◆ WORK REQUIRED ◆
Consider the listing below. Extract exactly the lines from the line containing "for item in" to the line containing "shown = obj.evaluated_get(depsgraph)", both included.
## START INPUT MATERIAL
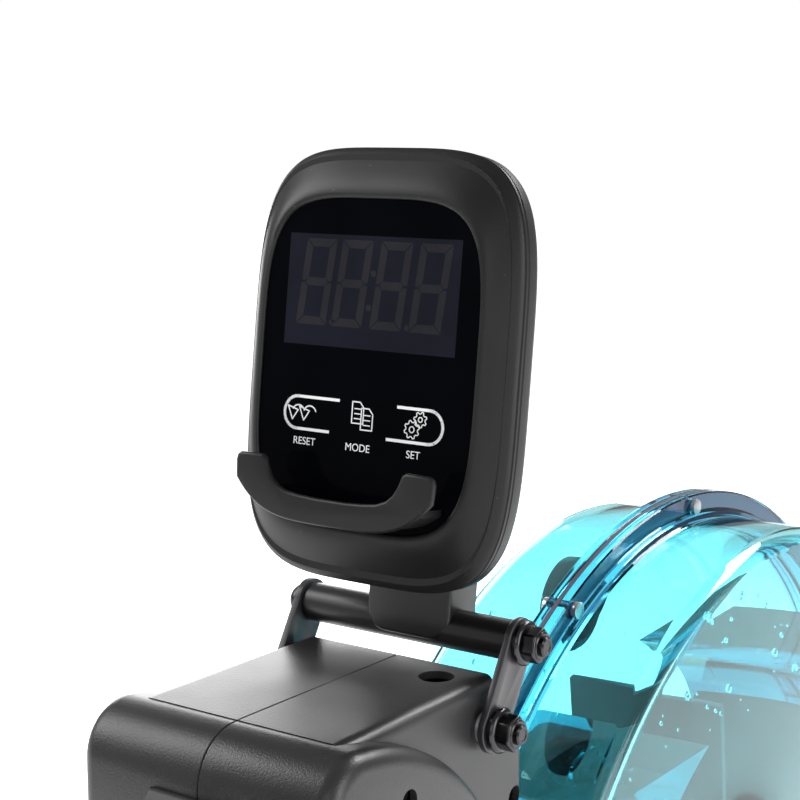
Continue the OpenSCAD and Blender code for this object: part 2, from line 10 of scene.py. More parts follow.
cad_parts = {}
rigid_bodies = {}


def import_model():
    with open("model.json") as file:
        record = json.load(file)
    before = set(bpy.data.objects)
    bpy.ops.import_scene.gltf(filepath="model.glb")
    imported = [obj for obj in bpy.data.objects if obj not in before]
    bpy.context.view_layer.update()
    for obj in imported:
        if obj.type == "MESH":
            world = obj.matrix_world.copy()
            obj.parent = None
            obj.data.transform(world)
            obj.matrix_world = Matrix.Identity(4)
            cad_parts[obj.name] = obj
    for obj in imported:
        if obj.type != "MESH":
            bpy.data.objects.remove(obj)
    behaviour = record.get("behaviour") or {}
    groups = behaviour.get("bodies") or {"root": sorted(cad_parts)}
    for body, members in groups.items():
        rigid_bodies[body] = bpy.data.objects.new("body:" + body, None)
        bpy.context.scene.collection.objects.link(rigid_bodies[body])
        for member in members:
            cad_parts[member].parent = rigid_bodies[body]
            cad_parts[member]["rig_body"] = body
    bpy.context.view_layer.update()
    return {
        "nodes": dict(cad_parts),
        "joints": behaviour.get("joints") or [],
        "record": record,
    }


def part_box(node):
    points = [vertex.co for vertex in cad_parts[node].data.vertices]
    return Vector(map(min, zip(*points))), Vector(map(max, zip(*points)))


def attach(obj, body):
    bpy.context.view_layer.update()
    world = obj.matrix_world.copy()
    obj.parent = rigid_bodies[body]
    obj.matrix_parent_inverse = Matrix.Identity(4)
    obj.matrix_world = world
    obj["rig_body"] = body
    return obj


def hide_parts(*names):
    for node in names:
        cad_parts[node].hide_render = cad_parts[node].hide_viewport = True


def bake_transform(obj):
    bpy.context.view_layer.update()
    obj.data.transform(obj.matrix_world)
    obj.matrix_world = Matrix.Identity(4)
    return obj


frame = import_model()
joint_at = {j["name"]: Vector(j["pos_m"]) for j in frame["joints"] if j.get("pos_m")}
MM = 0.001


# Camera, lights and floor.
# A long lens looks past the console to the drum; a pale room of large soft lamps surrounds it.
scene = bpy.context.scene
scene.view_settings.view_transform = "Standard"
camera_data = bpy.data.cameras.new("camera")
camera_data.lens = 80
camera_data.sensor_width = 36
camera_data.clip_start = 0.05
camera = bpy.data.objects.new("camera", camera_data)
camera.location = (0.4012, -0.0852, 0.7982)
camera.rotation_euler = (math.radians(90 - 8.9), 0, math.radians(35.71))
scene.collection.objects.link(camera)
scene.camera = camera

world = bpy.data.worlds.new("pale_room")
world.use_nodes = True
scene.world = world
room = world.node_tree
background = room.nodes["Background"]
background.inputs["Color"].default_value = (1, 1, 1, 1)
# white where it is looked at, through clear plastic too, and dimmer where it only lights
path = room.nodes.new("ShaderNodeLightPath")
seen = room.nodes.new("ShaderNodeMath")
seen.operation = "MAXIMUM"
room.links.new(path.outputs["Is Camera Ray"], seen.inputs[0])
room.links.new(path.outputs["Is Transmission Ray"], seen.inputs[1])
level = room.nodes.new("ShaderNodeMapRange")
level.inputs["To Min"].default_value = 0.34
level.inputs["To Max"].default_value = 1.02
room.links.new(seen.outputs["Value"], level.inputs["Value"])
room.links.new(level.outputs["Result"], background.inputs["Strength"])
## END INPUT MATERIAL
## START INPUT MATERIAL
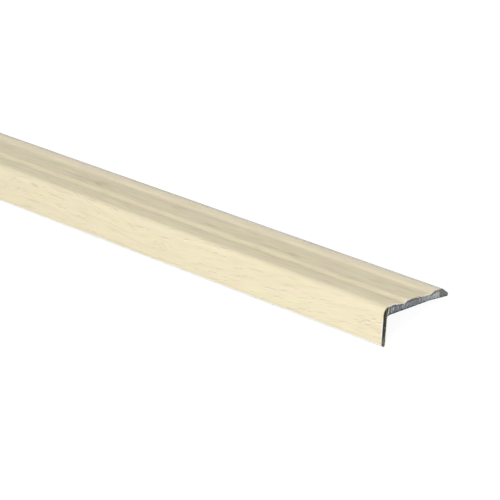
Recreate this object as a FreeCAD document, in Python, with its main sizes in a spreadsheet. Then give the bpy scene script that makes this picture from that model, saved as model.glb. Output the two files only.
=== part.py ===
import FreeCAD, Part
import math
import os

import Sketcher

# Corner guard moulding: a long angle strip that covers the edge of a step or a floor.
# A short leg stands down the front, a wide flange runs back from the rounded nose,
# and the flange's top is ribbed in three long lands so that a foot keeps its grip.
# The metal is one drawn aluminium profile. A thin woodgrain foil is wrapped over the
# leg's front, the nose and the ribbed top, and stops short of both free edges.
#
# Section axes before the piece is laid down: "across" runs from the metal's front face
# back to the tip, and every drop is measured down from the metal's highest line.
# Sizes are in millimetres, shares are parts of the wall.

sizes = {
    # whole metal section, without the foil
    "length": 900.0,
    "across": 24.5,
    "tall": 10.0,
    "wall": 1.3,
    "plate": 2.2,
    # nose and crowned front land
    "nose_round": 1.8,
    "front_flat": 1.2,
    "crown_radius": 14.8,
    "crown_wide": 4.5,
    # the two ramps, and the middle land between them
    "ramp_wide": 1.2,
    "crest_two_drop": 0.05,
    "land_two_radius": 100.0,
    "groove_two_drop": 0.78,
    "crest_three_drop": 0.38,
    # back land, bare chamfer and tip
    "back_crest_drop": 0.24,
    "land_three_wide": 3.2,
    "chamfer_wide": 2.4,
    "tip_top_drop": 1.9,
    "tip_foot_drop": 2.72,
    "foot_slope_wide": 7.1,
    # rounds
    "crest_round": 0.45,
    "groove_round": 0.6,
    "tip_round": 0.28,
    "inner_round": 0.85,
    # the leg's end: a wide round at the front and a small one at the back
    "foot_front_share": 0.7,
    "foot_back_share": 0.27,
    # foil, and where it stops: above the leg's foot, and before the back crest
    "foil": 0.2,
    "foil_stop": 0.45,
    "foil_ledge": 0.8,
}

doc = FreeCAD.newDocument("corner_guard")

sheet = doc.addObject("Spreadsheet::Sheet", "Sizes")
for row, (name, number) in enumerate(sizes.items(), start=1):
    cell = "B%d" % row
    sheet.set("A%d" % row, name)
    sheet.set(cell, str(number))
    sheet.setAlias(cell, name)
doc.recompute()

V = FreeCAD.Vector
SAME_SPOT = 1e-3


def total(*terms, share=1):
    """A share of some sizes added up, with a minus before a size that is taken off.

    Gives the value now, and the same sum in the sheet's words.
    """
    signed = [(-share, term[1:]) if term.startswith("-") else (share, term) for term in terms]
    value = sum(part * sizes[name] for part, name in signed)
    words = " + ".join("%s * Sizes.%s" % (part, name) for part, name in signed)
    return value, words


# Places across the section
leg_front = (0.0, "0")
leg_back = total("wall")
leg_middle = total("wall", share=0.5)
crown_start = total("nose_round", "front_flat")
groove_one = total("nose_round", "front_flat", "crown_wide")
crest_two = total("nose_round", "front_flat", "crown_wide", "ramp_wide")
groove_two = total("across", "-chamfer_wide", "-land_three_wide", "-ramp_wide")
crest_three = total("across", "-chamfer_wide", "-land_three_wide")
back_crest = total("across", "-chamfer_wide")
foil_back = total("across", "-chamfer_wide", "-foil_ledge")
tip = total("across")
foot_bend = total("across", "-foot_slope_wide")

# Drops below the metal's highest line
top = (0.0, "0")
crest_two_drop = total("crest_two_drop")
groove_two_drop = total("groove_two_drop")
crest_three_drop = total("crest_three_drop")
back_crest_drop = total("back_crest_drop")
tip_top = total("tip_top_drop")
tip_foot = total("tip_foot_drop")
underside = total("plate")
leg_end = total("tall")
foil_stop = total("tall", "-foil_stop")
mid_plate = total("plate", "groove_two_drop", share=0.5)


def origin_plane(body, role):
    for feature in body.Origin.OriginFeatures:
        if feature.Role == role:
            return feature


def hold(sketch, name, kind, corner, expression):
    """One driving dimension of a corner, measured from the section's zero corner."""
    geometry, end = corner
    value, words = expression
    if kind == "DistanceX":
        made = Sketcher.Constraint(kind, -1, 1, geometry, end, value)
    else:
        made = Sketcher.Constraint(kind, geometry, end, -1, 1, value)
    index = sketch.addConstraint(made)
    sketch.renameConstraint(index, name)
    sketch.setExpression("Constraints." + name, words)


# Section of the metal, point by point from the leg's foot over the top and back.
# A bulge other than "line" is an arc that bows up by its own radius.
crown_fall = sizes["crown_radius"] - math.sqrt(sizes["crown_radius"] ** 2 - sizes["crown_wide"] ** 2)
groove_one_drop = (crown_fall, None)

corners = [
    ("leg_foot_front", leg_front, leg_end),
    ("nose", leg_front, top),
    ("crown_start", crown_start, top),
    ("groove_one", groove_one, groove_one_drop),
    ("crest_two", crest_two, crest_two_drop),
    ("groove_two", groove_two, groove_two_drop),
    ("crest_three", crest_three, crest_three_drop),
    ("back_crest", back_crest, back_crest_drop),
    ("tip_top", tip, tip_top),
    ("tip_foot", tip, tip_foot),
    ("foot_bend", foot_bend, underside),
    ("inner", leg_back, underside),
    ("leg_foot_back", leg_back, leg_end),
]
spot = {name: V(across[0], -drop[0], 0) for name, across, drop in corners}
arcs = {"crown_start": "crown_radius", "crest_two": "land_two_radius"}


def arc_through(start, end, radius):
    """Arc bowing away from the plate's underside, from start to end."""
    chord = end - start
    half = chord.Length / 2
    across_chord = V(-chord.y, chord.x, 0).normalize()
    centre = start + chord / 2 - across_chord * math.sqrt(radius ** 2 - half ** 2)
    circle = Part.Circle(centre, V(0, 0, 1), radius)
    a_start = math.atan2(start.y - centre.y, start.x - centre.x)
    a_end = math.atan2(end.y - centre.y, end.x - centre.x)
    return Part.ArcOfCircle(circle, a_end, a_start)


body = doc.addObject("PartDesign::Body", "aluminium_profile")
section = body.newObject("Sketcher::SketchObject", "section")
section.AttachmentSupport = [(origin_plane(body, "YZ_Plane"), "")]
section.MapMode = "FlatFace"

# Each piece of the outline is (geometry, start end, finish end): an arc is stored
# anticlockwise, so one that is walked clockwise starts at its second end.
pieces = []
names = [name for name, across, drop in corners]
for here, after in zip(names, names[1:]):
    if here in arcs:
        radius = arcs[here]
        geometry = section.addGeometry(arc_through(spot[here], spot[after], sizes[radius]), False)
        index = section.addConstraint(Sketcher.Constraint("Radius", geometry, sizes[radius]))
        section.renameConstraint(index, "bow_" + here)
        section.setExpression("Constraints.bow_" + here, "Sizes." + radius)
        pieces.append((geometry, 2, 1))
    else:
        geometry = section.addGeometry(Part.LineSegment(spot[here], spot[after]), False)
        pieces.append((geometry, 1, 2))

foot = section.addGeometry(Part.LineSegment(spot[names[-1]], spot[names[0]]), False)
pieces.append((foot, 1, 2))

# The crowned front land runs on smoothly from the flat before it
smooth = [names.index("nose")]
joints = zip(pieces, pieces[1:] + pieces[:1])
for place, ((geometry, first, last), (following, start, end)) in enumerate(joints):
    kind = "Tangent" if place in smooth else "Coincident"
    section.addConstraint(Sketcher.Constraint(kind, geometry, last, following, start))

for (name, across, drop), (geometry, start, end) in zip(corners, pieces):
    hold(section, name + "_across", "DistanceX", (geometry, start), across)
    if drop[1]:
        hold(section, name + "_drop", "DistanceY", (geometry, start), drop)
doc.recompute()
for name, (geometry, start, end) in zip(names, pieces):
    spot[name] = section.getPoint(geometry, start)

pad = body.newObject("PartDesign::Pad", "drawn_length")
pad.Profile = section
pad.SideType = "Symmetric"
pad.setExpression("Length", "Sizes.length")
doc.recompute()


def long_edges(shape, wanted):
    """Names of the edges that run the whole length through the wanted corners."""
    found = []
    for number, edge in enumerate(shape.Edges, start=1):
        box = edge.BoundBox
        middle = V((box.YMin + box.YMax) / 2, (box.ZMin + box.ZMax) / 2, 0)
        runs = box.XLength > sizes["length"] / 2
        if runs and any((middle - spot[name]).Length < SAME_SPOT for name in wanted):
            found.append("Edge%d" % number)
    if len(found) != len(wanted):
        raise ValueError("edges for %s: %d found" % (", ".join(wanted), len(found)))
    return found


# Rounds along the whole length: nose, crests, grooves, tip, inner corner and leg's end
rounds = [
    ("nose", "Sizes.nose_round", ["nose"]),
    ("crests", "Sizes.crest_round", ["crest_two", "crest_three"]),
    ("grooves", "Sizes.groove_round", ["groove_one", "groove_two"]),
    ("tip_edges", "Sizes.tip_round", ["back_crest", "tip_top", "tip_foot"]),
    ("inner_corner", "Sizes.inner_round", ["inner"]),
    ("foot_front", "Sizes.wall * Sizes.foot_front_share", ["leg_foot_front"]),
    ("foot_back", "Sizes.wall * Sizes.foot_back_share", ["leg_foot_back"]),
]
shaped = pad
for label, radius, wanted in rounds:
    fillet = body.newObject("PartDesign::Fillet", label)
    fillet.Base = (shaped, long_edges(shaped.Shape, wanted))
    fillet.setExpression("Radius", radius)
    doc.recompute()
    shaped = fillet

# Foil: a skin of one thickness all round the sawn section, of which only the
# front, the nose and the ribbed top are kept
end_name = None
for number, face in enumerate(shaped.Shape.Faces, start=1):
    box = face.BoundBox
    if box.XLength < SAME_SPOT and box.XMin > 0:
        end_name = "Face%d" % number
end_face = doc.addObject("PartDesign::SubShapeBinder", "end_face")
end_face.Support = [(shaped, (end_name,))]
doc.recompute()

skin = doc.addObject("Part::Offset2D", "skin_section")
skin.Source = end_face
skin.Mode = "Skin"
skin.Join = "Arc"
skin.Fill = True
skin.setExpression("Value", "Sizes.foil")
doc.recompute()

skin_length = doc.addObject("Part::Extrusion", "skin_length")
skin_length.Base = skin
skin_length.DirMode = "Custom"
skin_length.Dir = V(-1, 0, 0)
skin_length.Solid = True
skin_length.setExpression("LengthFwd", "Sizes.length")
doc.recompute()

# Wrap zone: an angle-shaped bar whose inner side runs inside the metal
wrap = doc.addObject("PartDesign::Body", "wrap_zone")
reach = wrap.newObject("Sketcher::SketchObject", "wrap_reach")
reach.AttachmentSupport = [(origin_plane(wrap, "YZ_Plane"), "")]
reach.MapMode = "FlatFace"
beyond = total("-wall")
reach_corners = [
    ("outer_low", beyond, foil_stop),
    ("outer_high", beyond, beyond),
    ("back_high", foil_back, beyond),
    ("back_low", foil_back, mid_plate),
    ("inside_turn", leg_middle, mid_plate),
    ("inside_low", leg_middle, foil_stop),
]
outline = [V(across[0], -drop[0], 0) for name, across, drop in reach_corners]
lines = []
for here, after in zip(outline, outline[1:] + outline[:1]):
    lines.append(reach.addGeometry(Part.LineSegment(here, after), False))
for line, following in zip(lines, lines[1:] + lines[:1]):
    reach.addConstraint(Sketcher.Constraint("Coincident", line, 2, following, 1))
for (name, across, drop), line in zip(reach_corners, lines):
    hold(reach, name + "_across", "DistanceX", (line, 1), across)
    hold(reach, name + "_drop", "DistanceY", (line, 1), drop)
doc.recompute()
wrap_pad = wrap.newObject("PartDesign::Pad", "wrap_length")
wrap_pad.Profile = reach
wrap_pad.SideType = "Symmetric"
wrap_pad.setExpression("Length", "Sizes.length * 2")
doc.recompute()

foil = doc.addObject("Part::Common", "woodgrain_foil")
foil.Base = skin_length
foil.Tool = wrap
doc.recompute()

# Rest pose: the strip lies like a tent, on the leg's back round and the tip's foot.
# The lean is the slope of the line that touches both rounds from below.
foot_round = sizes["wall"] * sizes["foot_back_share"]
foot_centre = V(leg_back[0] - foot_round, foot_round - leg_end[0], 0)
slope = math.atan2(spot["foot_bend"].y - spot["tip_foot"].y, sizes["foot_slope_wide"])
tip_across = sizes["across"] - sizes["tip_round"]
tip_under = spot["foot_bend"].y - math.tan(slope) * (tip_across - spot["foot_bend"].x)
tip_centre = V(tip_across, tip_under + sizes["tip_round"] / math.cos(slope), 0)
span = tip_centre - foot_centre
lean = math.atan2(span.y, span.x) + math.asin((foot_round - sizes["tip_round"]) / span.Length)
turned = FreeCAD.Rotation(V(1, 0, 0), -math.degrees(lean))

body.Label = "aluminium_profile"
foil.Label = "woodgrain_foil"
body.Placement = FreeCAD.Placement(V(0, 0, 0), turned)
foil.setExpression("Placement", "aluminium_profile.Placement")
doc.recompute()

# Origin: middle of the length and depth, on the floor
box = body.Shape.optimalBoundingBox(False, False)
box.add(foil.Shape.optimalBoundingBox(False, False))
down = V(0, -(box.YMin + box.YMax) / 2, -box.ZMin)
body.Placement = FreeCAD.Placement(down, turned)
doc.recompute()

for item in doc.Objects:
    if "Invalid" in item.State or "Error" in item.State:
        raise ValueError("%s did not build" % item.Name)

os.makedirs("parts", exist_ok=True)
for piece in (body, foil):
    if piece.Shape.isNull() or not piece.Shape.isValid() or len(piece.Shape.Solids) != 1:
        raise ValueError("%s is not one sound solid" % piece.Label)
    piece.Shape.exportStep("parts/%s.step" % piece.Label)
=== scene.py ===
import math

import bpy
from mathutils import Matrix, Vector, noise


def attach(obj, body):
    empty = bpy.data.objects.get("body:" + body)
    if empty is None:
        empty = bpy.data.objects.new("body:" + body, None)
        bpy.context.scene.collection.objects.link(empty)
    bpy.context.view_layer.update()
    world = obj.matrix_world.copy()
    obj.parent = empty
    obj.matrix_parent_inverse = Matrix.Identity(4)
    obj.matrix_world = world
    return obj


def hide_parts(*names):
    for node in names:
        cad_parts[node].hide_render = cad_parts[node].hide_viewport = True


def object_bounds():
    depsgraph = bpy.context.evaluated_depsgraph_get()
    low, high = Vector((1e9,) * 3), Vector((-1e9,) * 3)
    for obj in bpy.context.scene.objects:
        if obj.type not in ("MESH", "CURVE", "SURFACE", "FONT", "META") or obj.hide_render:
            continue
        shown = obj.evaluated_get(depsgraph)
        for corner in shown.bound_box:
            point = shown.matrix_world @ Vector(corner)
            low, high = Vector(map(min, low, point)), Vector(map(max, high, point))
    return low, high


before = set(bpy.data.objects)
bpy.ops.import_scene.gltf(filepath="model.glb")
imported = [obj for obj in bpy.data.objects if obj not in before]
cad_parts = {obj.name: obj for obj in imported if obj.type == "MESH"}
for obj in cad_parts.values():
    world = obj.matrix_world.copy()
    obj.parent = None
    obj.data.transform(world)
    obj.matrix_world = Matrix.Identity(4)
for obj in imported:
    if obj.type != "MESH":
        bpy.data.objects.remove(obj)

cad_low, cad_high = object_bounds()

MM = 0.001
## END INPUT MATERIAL
## START INPUT MATERIAL
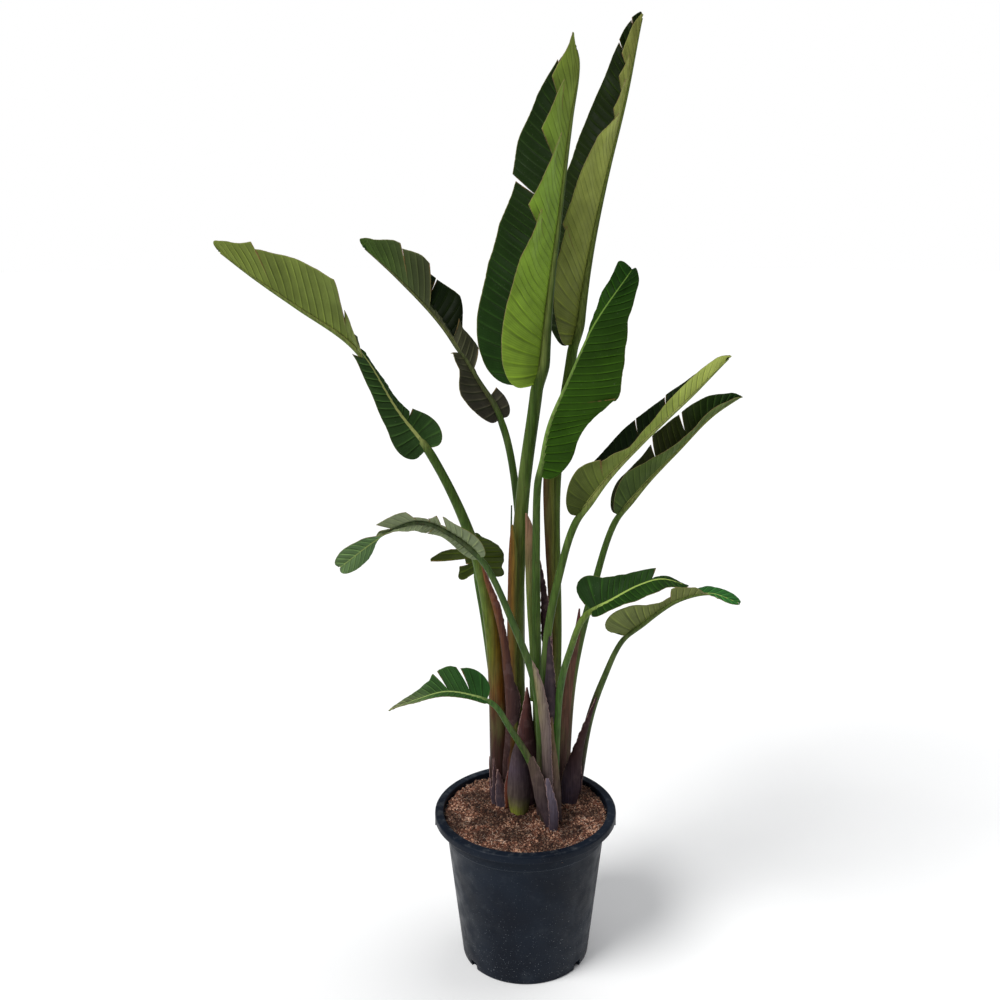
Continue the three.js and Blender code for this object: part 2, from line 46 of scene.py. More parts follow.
## END INPUT MATERIAL
◆ FINAL RESULT ◆
for item in doc.Objects:
    if "Invalid" in item.State or "Error" in item.State:
        raise ValueError("%s did not build" % item.Name)

os.makedirs("parts", exist_ok=True)
for piece in (body, foil):
    if piece.Shape.isNull() or not piece.Shape.isValid() or len(piece.Shape.Solids) != 1:
        raise ValueError("%s is not one sound solid" % piece.Label)
    piece.Shape.exportStep("parts/%s.step" % piece.Label)
=== scene.py ===
import math

import bpy
from mathutils import Matrix, Vector, noise


def attach(obj, body):
    empty = bpy.data.objects.get("body:" + body)
    if empty is None:
        empty = bpy.data.objects.new("body:" + body, None)
        bpy.context.scene.collection.objects.link(empty)
    bpy.context.view_layer.update()
    world = obj.matrix_world.copy()
    obj.parent = empty
    obj.matrix_parent_inverse = Matrix.Identity(4)
    obj.matrix_world = world
    return obj


def hide_parts(*names):
    for node in names:
        cad_parts[node].hide_render = cad_parts[node].hide_viewport = True


def object_bounds():
    depsgraph = bpy.context.evaluated_depsgraph_get()
    low, high = Vector((1e9,) * 3), Vector((-1e9,) * 3)
    for obj in bpy.context.scene.objects:
        if obj.type not in ("MESH", "CURVE", "SURFACE", "FONT", "META") or obj.hide_render:
            continue
        shown = obj.evaluated_get(depsgraph)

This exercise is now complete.